▸ **WRITTEN INSTRUCTION**:
Can you reproduce the data beneath, keeping every line exact?

┏━━

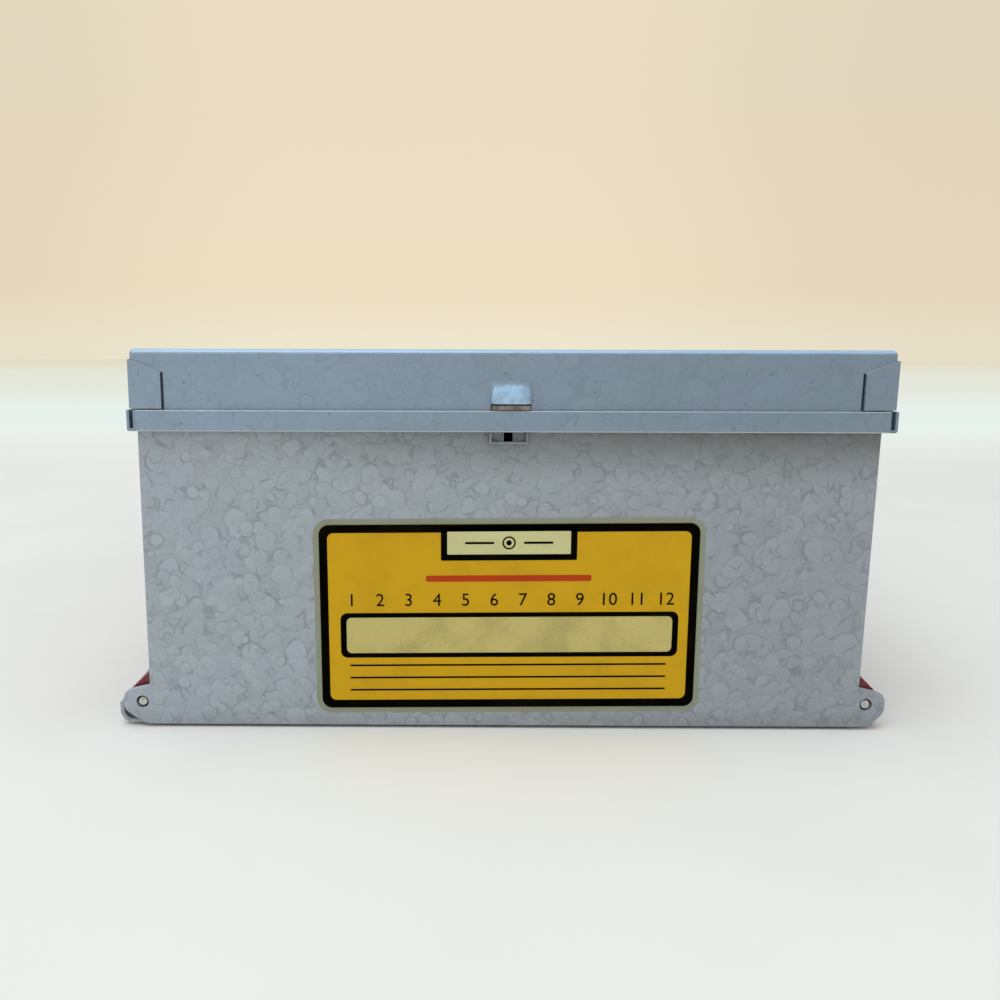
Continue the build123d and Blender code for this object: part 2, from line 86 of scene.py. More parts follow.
label_low, label_high = [Vector(corner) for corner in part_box("front_label")]
front_y = label_high.y
skirt_y = front_y - 0.8 * MM


def node(tree, kind, inputs=None, **settings):
    """Adds a shader node, sets its properties, and fills or links its inputs."""
    made = tree.nodes.new(kind)
    for key, value in settings.items():
        setattr(made, key, value)
    for key, value in (inputs or {}).items():
        if isinstance(value, bpy.types.NodeSocket):
            tree.links.new(value, made.inputs[key])
        else:
            made.inputs[key].default_value = value
    return made


def new_material(name, colour, roughness, metallic=0.0, specular=0.5, coat=0.0):
    """A material with one Principled shader, whose constants sit on the shader itself."""
    material = bpy.data.materials.new(name)
    material.use_nodes = True
    tree = material.node_tree
    shader = tree.nodes["Principled BSDF"]
    shader.inputs["Base Color"].default_value = (*colour, 1.0)
    shader.inputs["Roughness"].default_value = roughness
    shader.inputs["Metallic"].default_value = metallic
    shader.inputs["Specular IOR Level"].default_value = specular
    shader.inputs["Coat Weight"].default_value = coat
    return material, tree, shader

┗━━

▸ **WRITTEN SOLUTION**:
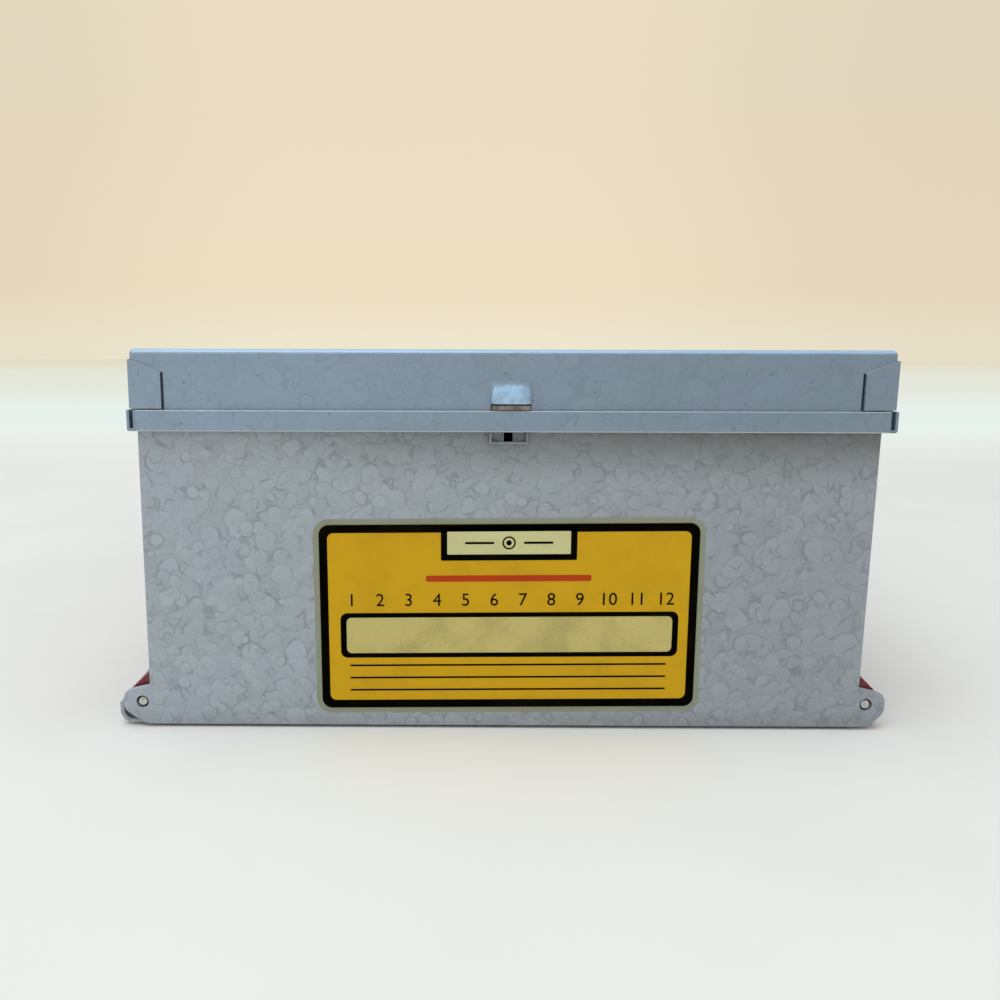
Continue the build123d and Blender code for this object: part 2, from line 86 of scene.py. More parts follow.
label_low, label_high = [Vector(corner) for corner in part_box("front_label")]
front_y = label_high.y
skirt_y = front_y - 0.8 * MM


def node(tree, kind, inputs=None, **settings):
    """Adds a shader node, sets its properties, and fills or links its inputs."""
    made = tree.nodes.new(kind)
    for key, value in settings.items():
        setattr(made, key, value)
    for key, value in (inputs or {}).items():
        if isinstance(value, bpy.types.NodeSocket):
            tree.links.new(value, made.inputs[key])
        else:
            made.inputs[key].default_value = value
    return made


def new_material(name, colour, roughness, metallic=0.0, specular=0.5, coat=0.0):
    """A material with one Principled shader, whose constants sit on the shader itself."""
    material = bpy.data.materials.new(name)
    material.use_nodes = True
    tree = material.node_tree
    shader = tree.nodes["Principled BSDF"]
    shader.inputs["Base Color"].default_value = (*colour, 1.0)
    shader.inputs["Roughness"].default_value = roughness
    shader.inputs["Metallic"].default_value = metallic
    shader.inputs["Specular IOR Level"].default_value = specular
    shader.inputs["Coat Weight"].default_value = coat
    return material, tree, shader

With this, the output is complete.